Climate activists and others who oppose these projects have reason to be wary. A congressional investigation of FERC headed by Representative Jamie Raskin, a Maryland Democrat, revealed a process that grossly favors fossil fuel companies. In the past 20 years, FERC has granted over 1,000 certificates while denying only six, two of which were previous iterations of Jordan Cove. 

In addition to the formation of the Office of Public Participation, there are other signs the agency is trying to balance its approach. Just this month, FERC published an updated order (No. 871), which partially remedies an issue faced by many landowners who challenge pipeline projects: the way in which pipeline companies can proceed with construction and land-taking through eminent domain while affected landowners are stuck in legal limbo and unable to get their day in court. The new order clarifies that FERC has the discretion to “stay,” or pause, a certificate for up to 150 days after it is issued.
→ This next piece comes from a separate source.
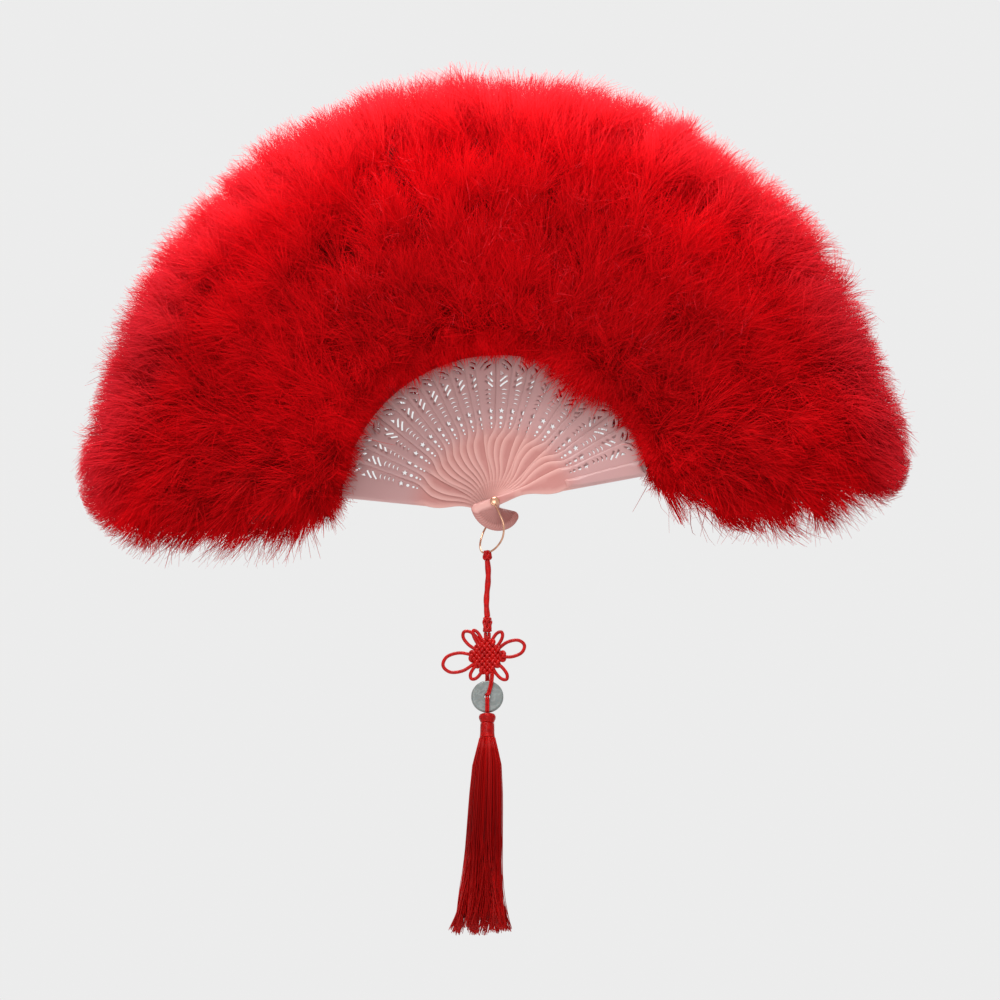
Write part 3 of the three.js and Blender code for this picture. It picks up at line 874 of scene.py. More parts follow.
def stripOutline():
    guard = guardShape
    slope = (guard["edgeHalf"] - guard["bulgeHalf"]) / (guard["bladeEnd"] - guard["bulgeAt"])
    low = -(guard["bulgeHalf"] + (guard["stripStart"] - guard["bulgeAt"]) * slope) + guard["stripInset"]
    high, end = -guard["edgeHalf"] + guard["stripInset"], guard["bladeEnd"] - guard["stripInset"]
    corners = [
        (low, guard["stripStart"]),
        (high, end),
        (high + guard["stripEndWidth"], end),
        (low + guard["stripStartWidth"], guard["stripStart"]),
    ]
    return roundedLoop(corners, guard["stripCorner"])


def lacePlace(along, across=0.0):
    lace = laceShape
    return np.array([across * lace["half"], lace["start"] + (lace["end"] - lace["start"]) * along])


# a crescent whose two edges bow to the left of the line from a to b
def bowRun(a, b, rise, band, count=9):
    ahead = unit(b - a)
    side = np.array([-ahead[1], ahead[0]])
    middle = (a + b) / 2
    outer = curveRun([a, middle + 2 * rise * side, b], count)
    inner = curveRun([b, middle + 2 * (rise - band) * side, a], count)
    return np.concatenate([outer, inner[1:-1]])


def circleRun(centre, radius, count=14):
    angles = np.linspace(0, 2 * math.pi, count, endpoint=False)
    return np.asarray(centre) + radius * np.stack([np.cos(angles), np.sin(angles)], axis=1)


def slotRun(low, high, count=7):
    side = unit(high - low)[::-1] * (-1, 1) * laceShape["slotWidth"] / 2
    bend = (low + high) / 2 + side * 2 * laceShape["slotBow"]
    upper = curveRun([low + side, bend + side, high + side], count)
    lower = curveRun([high - side, bend - side, low - side], count)
    return np.concatenate([upper, lower])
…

“Before this order, a company could immediately go to court and start taking land through eminent domain,” Gibson says. “This potentially prevents companies from going to court and filing condemnation actions for that entire 150-day period. It’s an extraordinary shift in policy.”

In another surprising move, FERC has also asked the developers of the Atlantic Coast Pipeline what they plan to do with the hundreds of miles of easements it secured for its defunct pipeline project. The appointment of Richard Glick as FERC chairman and Allison Clements as commissioner have shifted the atmosphere at the agency, which appears to be newly emphasizing environmental justice and the climate impacts of fossil fuel infrastructure projects. That FERC is taking ownership of its authority to make decisions that protect landowners and communities is a good sign, says Gibson, but she adds that there should also be a mechanism that allows projects like Jordan Cove to be denied with prejudice. “The fact that people have been fighting this project for over 15 years is absolutely insane,” she says. “This should not be happening in the United States of America.”

This article has been updated since publication.